During the next four years, you will narrow your search for your future, and we will enjoy your successes as we have enjoyed them to this very day.
We are proud of you and we love you. And we thank God for the gift of your life in our lives.
Dear God, as we move as a family into a new stage, we thank you for all the blessings you have bestowed upon us these many years. For laughter and tears, for memories that will never fade, and for the power of being a respectful, loving, and caring family. Help us to understand in the progress of life, and its inevitable movement forward, our need for one another. May we continue to treat each other with kindness, encouragement, and soft words. Let us treasure not what we are losing, for we are not losing a son or a brother, but let us treasure each other for what we are, and for what we each and our family are becoming.

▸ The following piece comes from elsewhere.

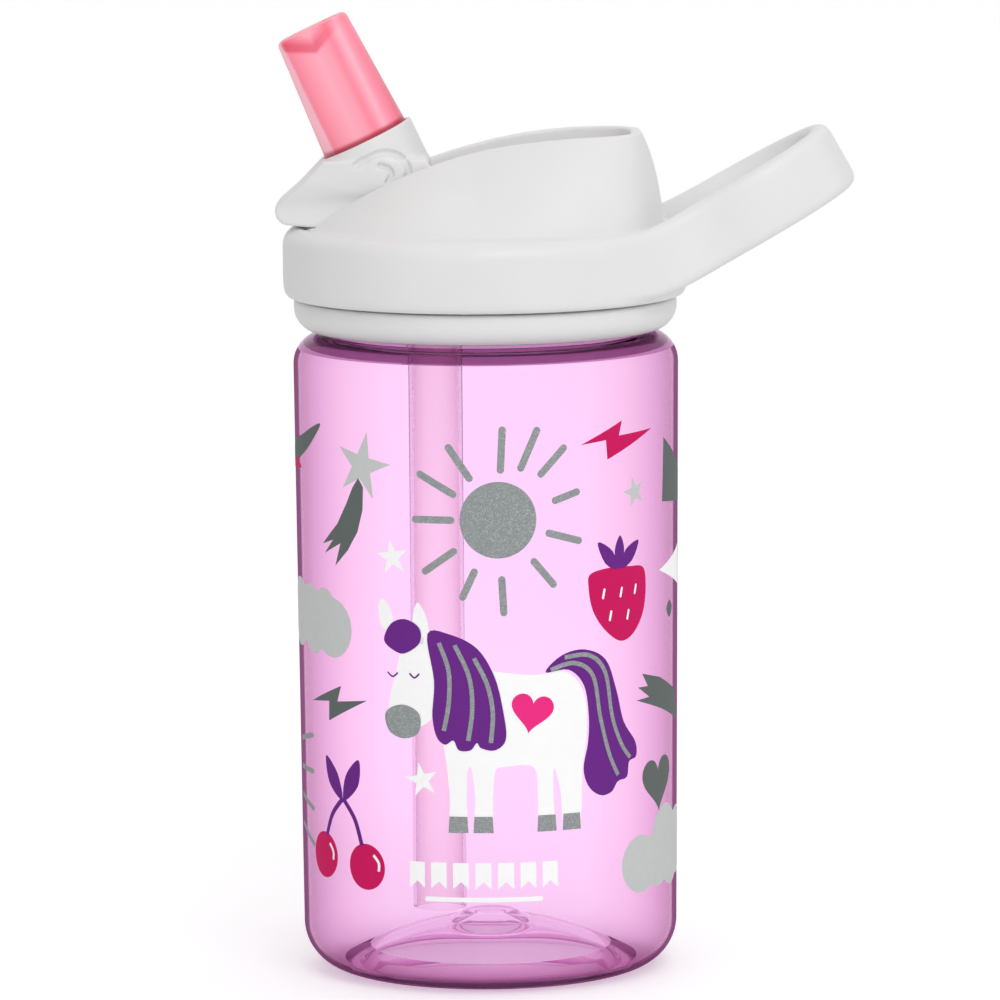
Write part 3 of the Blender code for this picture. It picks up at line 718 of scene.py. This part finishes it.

Teach us to be thankful for everything we have had as a family unit until now, and may we share life deeply as it will come. May Josh continue to grow in wisdom and sensitivity, as he proceeds to the next stage of his education. And may we always enjoy his successes and victories as he attains even higher goals.
We thank you for the gift of his life, and for the opportunity to share in his move toward the future.
A New Traveler’s Prayer
Holy One of Blessing, Master of All things, may this young man enter this new stage of his life with blessing, with strength, with joy, and with a thirst of knowledge. Even as we were freed from responsibility for his Jewish life at his bar mitzvah, today, he more fully takes charge.
May it be Your will, O God, and God of our ancestors, to direct his steps and guide his life with peace, and lead him to ever-fuller life. Deliver him from every enemy, pitfall, harm on his way, and from all misfortune and trouble that he may find on his own journey in life. Send a blessing to empower the work of his hands. May he continue to attain kindness, a loving attitude, compassion, and tolerance for all with whom he comes in contact. You are the God who listens to prayer. Praised are You, God, who hears our prayers.
Praised are You, God, Master of the Universe, who makes the young responsible for their own lives. AMEN.